| Instruction |
Below are the records; collect from them each line containing the string "handed".

| Available data |
--- START ---

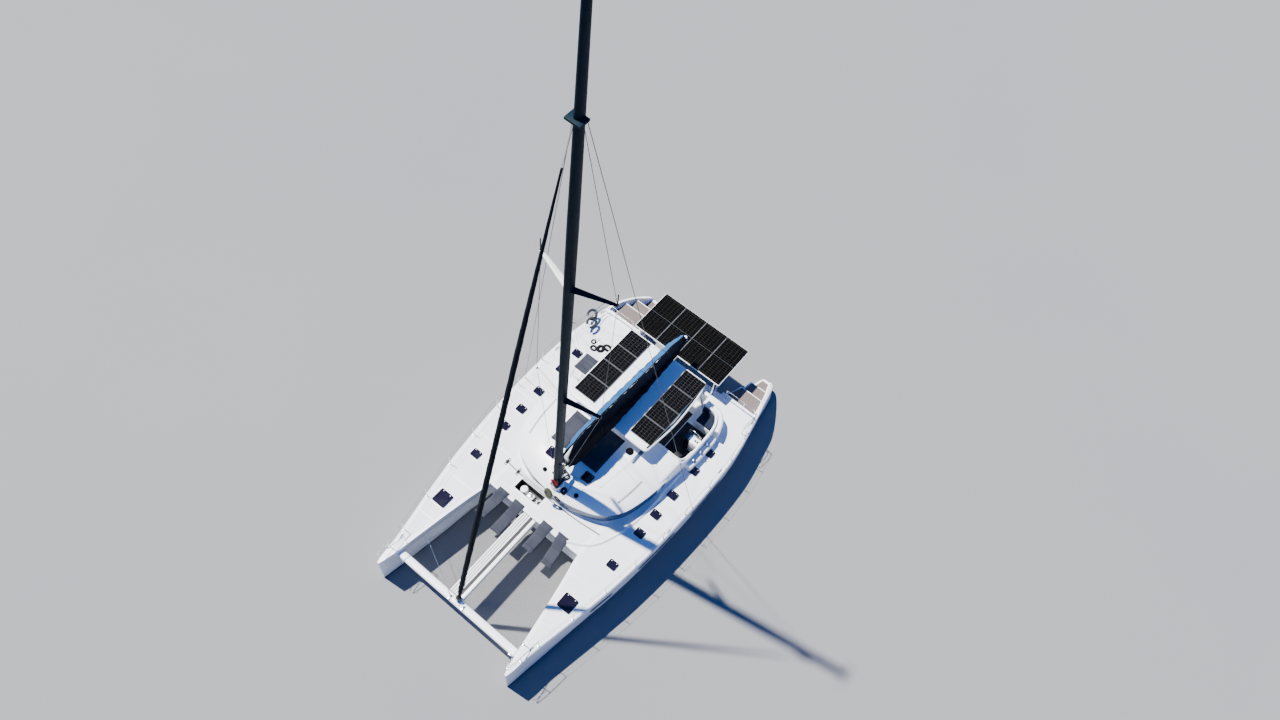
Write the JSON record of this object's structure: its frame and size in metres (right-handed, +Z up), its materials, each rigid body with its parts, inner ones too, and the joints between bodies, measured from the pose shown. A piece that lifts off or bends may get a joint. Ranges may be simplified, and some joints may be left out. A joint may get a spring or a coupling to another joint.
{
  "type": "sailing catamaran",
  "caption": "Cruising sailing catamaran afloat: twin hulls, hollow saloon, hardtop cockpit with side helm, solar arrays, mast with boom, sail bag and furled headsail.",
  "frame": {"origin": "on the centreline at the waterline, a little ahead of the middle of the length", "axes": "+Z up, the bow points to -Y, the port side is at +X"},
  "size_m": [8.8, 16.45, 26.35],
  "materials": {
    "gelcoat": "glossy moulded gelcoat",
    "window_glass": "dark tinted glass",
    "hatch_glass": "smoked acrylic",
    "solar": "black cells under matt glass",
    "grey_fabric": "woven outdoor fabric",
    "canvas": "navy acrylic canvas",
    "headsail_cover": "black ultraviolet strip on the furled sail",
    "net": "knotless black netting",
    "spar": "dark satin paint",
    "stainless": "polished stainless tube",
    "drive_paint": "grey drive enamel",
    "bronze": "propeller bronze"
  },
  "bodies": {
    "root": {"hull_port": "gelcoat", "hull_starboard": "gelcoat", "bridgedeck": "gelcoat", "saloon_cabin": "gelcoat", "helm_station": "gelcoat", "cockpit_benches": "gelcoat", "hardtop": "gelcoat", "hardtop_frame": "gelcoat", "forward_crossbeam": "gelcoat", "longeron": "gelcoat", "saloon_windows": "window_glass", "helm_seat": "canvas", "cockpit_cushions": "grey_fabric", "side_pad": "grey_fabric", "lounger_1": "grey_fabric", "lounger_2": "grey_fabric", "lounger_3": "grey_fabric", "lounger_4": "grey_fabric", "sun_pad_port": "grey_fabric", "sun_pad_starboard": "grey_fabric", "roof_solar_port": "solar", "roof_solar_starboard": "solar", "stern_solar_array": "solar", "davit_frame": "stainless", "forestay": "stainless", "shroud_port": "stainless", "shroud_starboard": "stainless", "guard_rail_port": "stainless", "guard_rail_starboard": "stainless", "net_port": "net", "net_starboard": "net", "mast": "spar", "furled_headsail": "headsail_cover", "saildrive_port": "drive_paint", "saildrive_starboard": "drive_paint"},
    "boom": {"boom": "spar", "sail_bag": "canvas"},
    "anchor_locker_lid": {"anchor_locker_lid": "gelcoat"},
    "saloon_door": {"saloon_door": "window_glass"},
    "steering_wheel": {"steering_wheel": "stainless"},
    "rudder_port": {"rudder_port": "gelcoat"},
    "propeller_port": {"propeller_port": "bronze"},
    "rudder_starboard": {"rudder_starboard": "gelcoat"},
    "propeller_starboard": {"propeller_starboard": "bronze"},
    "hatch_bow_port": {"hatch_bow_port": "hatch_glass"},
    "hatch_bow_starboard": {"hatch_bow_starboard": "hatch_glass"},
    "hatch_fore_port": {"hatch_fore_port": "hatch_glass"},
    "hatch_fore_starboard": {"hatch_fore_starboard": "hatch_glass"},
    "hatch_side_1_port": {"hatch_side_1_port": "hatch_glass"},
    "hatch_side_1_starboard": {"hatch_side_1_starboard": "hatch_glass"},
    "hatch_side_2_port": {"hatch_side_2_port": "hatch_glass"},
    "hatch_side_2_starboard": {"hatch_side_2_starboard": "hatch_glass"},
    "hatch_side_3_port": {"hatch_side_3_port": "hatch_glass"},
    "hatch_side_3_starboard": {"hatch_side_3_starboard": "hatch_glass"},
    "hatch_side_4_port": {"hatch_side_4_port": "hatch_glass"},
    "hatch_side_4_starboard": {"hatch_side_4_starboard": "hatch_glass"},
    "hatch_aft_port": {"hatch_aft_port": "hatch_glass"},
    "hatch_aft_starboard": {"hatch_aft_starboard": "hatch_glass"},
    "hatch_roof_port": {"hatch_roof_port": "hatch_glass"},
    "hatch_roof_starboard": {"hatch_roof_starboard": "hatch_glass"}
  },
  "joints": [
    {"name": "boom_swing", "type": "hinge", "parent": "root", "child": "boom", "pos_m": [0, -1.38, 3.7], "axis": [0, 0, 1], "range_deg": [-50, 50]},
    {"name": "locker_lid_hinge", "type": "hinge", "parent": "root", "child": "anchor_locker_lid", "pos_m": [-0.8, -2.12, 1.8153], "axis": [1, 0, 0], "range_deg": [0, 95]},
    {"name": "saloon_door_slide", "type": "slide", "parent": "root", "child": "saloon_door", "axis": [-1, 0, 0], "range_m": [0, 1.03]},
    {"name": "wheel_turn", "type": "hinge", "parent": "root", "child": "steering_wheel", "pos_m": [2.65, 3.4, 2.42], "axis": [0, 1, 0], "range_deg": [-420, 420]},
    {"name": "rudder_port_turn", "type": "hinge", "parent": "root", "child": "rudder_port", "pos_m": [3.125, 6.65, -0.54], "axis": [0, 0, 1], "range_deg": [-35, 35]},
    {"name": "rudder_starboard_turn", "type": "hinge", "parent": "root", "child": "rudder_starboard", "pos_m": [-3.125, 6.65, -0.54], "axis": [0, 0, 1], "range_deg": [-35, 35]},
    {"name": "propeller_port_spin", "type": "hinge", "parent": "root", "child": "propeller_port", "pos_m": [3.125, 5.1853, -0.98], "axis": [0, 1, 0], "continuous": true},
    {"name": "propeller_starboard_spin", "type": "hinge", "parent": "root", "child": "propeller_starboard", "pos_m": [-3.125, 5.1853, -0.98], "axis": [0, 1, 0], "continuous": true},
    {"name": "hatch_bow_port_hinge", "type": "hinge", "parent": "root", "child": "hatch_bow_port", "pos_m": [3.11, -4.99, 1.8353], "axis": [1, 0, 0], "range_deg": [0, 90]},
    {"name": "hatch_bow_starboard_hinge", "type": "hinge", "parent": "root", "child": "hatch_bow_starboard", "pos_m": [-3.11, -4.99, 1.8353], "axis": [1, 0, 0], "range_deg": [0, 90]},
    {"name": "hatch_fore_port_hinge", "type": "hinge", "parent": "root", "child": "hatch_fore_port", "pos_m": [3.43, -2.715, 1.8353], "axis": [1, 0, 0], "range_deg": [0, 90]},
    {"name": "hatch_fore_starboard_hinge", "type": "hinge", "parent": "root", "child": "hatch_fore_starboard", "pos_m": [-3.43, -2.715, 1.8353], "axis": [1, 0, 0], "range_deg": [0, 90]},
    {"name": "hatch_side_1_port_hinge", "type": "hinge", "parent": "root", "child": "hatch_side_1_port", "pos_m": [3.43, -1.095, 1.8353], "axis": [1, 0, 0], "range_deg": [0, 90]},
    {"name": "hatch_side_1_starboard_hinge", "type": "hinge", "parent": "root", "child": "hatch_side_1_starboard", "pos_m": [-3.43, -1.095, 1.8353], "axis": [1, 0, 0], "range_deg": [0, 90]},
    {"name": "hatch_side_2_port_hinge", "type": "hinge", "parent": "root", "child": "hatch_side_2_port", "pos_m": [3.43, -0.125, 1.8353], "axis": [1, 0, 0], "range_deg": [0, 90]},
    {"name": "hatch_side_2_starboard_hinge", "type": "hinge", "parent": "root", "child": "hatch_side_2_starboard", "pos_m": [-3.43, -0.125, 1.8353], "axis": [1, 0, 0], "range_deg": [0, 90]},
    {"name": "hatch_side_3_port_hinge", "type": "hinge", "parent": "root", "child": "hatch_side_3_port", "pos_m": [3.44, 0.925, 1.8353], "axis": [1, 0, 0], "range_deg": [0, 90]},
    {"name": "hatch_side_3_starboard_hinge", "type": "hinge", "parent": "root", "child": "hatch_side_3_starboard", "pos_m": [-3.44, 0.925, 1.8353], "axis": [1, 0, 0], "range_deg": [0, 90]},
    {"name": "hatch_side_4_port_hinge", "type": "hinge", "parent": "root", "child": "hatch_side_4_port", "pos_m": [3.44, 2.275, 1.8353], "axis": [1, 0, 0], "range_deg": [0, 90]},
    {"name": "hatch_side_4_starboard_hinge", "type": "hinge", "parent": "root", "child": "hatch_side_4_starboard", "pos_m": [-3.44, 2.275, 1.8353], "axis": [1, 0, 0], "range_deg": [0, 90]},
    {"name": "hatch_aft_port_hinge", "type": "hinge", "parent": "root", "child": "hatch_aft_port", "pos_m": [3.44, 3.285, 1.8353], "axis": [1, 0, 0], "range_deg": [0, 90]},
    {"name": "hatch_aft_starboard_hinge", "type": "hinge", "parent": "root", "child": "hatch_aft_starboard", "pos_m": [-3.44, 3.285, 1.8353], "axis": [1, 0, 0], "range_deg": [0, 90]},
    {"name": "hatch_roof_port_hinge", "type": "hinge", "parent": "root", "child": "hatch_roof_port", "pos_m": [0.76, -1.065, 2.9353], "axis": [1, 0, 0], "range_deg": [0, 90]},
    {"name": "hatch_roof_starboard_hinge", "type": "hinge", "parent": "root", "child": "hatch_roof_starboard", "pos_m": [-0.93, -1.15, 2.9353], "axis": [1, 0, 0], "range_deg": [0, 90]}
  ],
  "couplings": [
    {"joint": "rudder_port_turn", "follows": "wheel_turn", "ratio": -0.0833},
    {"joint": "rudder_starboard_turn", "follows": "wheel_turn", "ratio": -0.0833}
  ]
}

--- END ---
--- START ---

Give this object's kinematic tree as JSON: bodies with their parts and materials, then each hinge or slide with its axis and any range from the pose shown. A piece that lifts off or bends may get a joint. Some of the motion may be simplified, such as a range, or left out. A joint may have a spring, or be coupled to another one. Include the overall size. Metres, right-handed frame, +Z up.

--- END ---

| Task solution |
Write the JSON record of this object's structure: its frame and size in metres (right-handed, +Z up), its materials, each rigid body with its parts, inner ones too, and the joints between bodies, measured from the pose shown. A piece that lifts off or bends may get a joint. Ranges may be simplified, and some joints may be left out. A joint may get a spring or a coupling to another joint.
Give this object's kinematic tree as JSON: bodies with their parts and materials, then each hinge or slide with its axis and any range from the pose shown. A piece that lifts off or bends may get a joint. Some of the motion may be simplified, such as a range, or left out. A joint may have a spring, or be coupled to another one. Include the overall size. Metres, right-handed frame, +Z up.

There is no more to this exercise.